Selain musiknya yang intens, senjata kuat album ini tentu saja ada di fill-fill gitarnya yang menohok, yang di beberapa sisi terdengar disonan namun anehnya bisa kawin dengan beat dan groove-groove yang mereka bangun di sepanjang lagu, hingga dengan cepat menempel pada saat pertama kali mendengar. Sang engineer berperan penting dalam proses ini, ia dengan cerdik menempatkan fill-fill ini di depan, dominan dari instrumen lain. Setelah saya baca di sleeve album, proses mixing dan mastering-nya dilakukan oleh tiga orang engineer, di antaranya: Rei Prayoga, Azi, dan juga Toteng. Dengan ilustrasi yang dikerjakan oleh MFAXII yang cukup menggambarkan aura album: muram dan mencengkam.

Untuk departemen lirik, hal lain yang patut diapresiasi adalah cara mereka meramu diksi-diksi indah tanpa perlu terjebak menjadi corny dan sok puitis. Kepiawaian menyusun kata-kata eksotis menjadi kalimat penuh arti dan berpantun. Sebagai contoh, saya kutipkan satu bagian di track Menggapai Utopia: “Rekahlah kau hidup, hidup yang terhirup/ jabat aku di Exharcia, menjawab semua tanya pertanda.”

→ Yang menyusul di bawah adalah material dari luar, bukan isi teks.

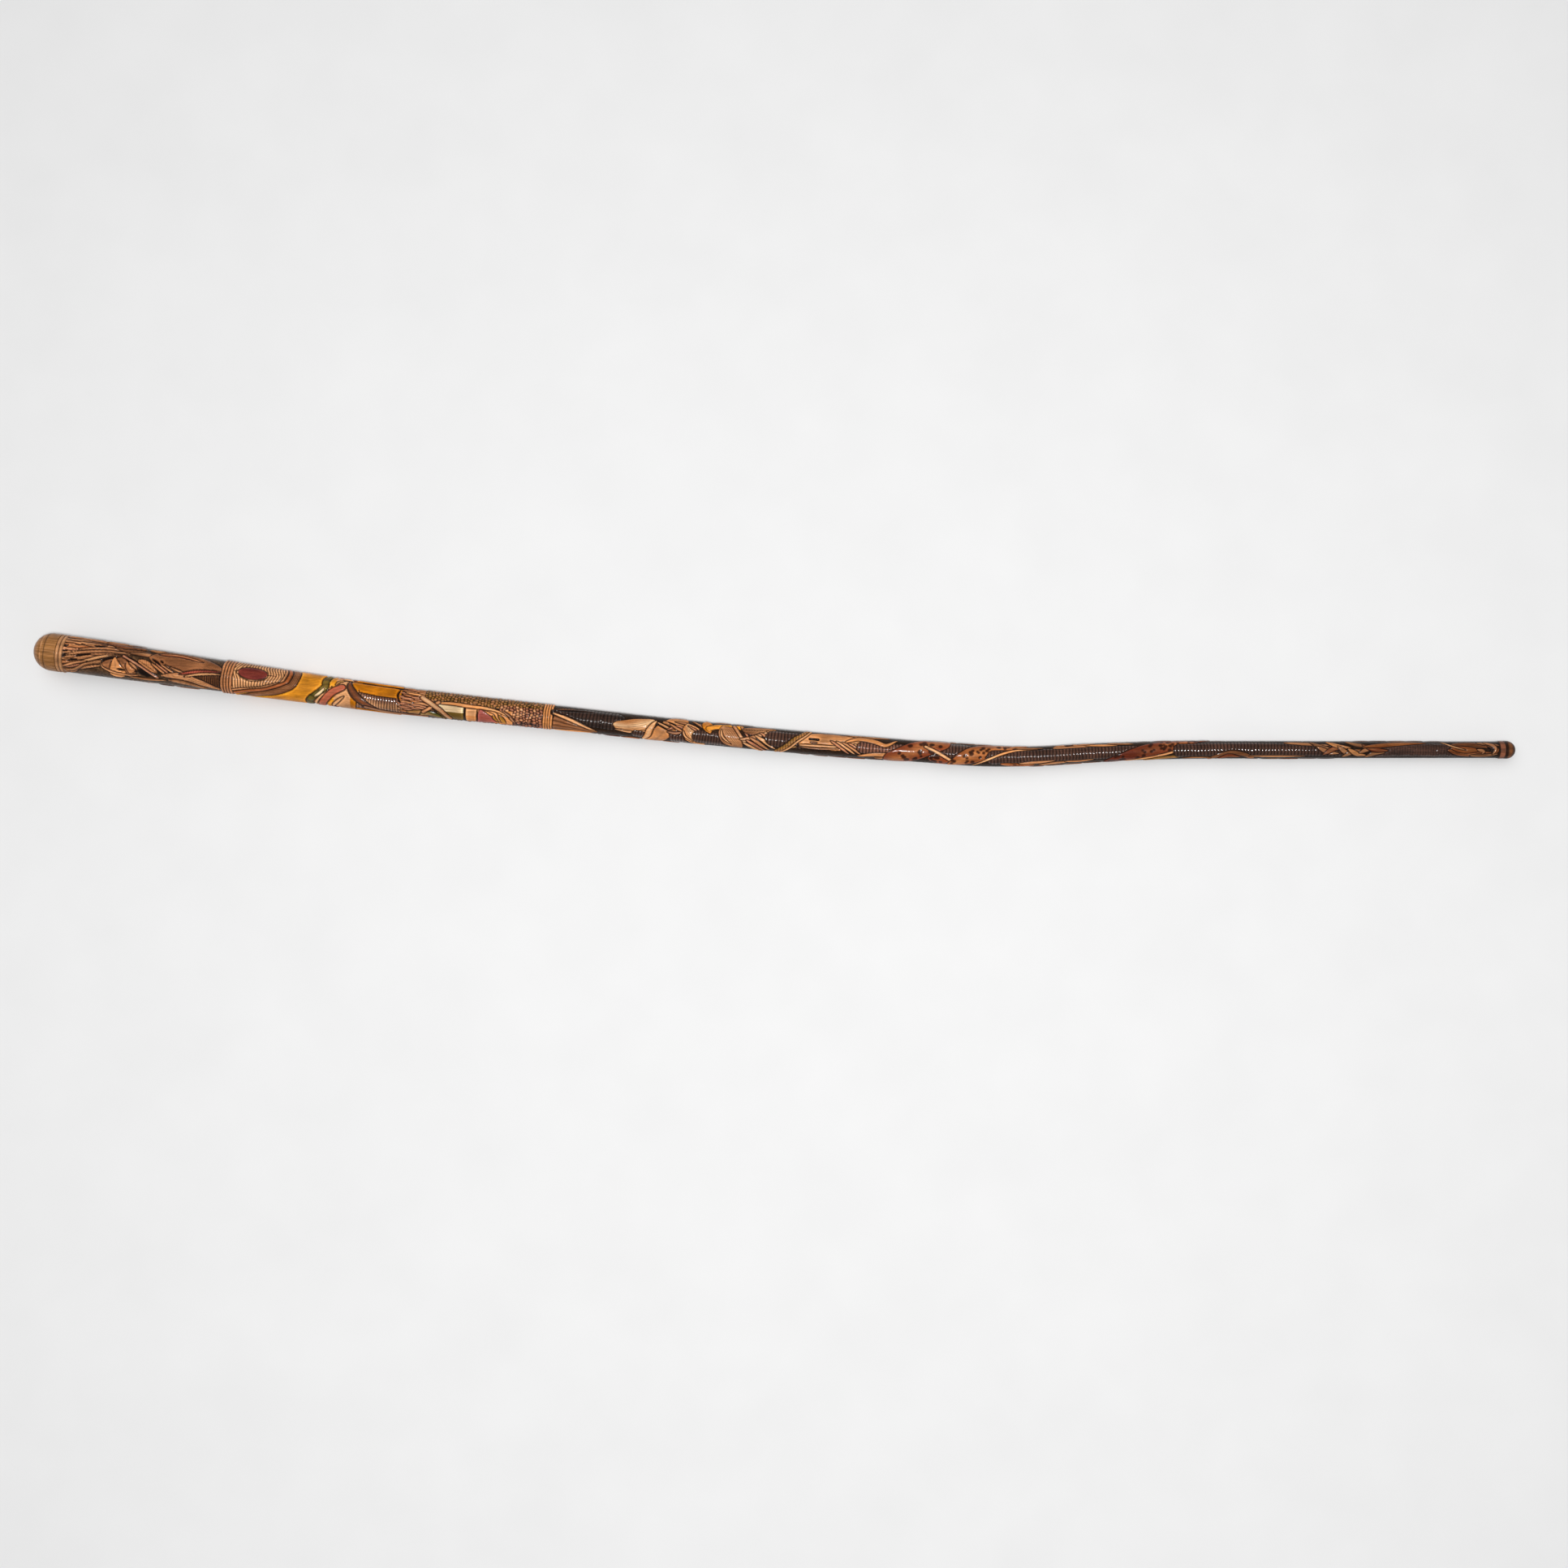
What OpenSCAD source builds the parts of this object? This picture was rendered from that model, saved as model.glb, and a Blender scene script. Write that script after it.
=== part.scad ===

Atau pada dua bait terakhir di track berisi spoken-word, Neurastania, yang mengundang Acil dari Wreck untuk berkolaborasi: “Geram ini hadirkan kalut dan tak mau menyurut/ lebur, bilur menepi di setiap memori

Sumir dan enigmatik.

***

Momentum adalah rilisan ketiga mereka setelah sebelumnya merilis demo pertama: Karnaval Para Komunal pada 2012; dan Kuldesak di tahun 2013. Materi berisi tujuh lagu baru tanpa satupun track filler di dalamnya.

Sebelum resmi dirilis dalam format kaset pita oleh Husted Youth pada 2021, album ini dirilis terlebih dahulu dalam format digital lewat berbagai platform streaming pada tahun 2020.

Inilah mungkin salah satu alasan khusus mengapa mereka merilisnya di tahun 2020, karena album ini adalah sebuah dedikasi dan penghormatan bagi gitaris mereka yang berpulang terlebih dahulu pada 2016 lalu. Di tahun penuh kehilangan kala wabah mampir, memporak-porandakan semua lini kehidupan, membuat album requiem bukanlah ide yang buruk.

Tak berlebihan jika menyebut band ini sebagai legacy Hark! dan menyandingkan Momentum dengan Dorr Darr Gelap Communique bukan sebuah dosa besar. Sampai titik ini, saya perlu mengakui kebenaran kutipan tadi. Mirip seperti mencerna buku, kadangkala proses mencerna musik bisa juga datang dengan cara yang sama. Yang saya butuhkan hanyalah kesabaran, menunggu momen sebuah album untuk membukakan diri, lewat cara yang kadang tak terduga-du(r)ga.